Mr. Joshua Lamb, another witness, stated that the effect of the fining system had been to draw away a great deal of the accumulated capital out of the hands of the tenantry, as well as their anticipated savings for years to come, by which the carrying out of improved methods of agriculture was prevented. Still, the existence of a lease for 31 years doubled the value of the tenant-right. This witness made a remarkable statement. With respect to this custom he said: The 'effect of this arrangement, when duly observed, is to prevent all disputes, quarrels, burnings, and destruction of property, so common in those parts of Ireland where this practice does not prevail. Indeed, so fully are farmers aware of this, that very few, except the most reckless, would venture on taking a farm without obtaining the outgoing tenant's "good-will." Such a proceeding as taking land "over a man's head," as it is termed, is regarded here as not merely dishonourable, but as little better than robbery, and as such held in the greatest detestation.' He added that the justice of this arrangement was obvious—'because all the buildings, planting, and other improvements, being entirely at the tenant's expense, he has a certain amount of capital sunk in the property, for which, if he parts with the place, he expects to be repaid by the sale of the tenant-right. He knew no case in the county in which the tenant, or those from whom he purchased, had made no improvements.'

The first marquis occasionally visited the estate, and was proud of the troops of yeomanry and cavalry which had been raised from his tenantry. The second marquis, who died in 1822, was only once in that part of Ireland. The third marquis—he of Prince Regent notoriety—never set foot on the property; and the present, who has been reigning over 140 townlands for nearly thirty years, has never been among his subjects except during a solitary visit of three weeks in October, 1845, when, it is said, he came to qualify for his ribbon (K.G.) that he might be able to say to the prime minister that he was a resident landlord. He has resided almost entirely in Paris, cultivating the friendship of Napoleon instead of the welfare of the people who pay him a revenue of 60,000l. a year. Bagatelle, his Paris residence, has, it is said, absorbed Irish rents in its 'improvements', till it has been made worth three quarters of a million sterling. If the residence cost so much, fancy may try to conceive the amount of hard-earned money squandered on the luxuries and pleasures of which it is the temple—the most Elysian spot in the Elysian fields.

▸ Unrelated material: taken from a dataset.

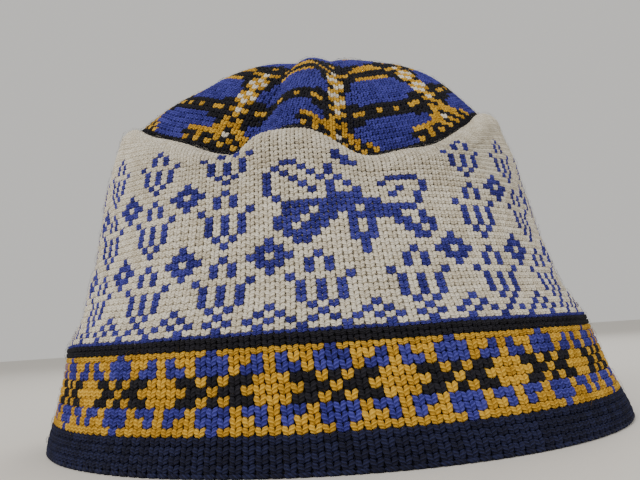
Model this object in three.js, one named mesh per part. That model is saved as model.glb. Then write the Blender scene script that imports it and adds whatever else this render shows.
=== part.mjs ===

The following curious narrative appeared in a Belfast newspaper, and was founded on a speech made by Dean Stannus at a public meeting.

The venerable Dean of Ross and his son, Mr. W.T. Stannus, had been deputed to go to Paris to wait on Lord Hertfort, and urge him to assist in the expense of finishing the Antrim Junction Railway. The dean is in his eighty-first year; fifty-one years of his life have been spent in the management of the Hertfort estate, and whatever difference of opinion may exist as to his arrangements with the tenantry, every one who knows anything of the affair must admit that there never existed a more faithful representative of a landowner. On arriving in Paris he found the marquis ill, so much so that neither the dean nor his son could get an interview. For three days the venerable gentleman danced attendance on his chief, and on Monday the fourth attempt was made, the dean sent up his name, and had a reply that 'the marquis was too ill to see anyone.' Next day, however, the marquis condescended to receive his agent, and the subject of the railway was introduced. The dean told him that Lord Erne had given 200,000l. towards the railway projects on his property—that Lords Lucan, Annesley, and Lifford had contributed largely, and that Lord Downshire had been exceedingly liberal in promoting lines on his estate. But all was vain. The noble absentee, who drains about 60,000l. a year from his Irish property, and who often pays 5,000l. for a picture, refused to lend 15,000l. to aid in finishing a railway, which runs for three-fourths of the mileage through his own estate. During the interview Mr. W.T. Stannus urged on the marquis that the investment would be the best that could be made, as preference shares paying five per cent. would be allocated to him as security for the amount. All arguments and entreaties, however, were lost on the noble invalid. Even the appeal of the old gentleman who, for more than half a century, had managed the estate so advantageously for the successive owners of that splendid property, was made in vain. 'You never refused me anything before,' urged the dean, 'and I go away in very bad spirits.' What a wonderful history lies in this episode of Irish landlordism. Here is an unmarried nobleman whose income from investments in British and French securities is said to exceed 30,000l. a year, besides the immense revenue of his English and Irish estates, and yet he refuses to part with 15,000l. towards aiding in the construction of a railway on his own property.

CHAPTER XX.

TENANT-RIGHT IN ARMAGH.

Among the undertakers in the county of Armagh were the two Achesons, Henry and Archibald, ancestors of Lord Gosford, who founded Market Hill, Richard Houlston, John Heron, William Stanbowe, Francis Sacheverell, John Dillon, John Hamilton, Sir John Davis, Lord Moore, Henry Boucher, Anthony Smith, Lieutenant Poyntz, and Henry M'Shane O'Neill.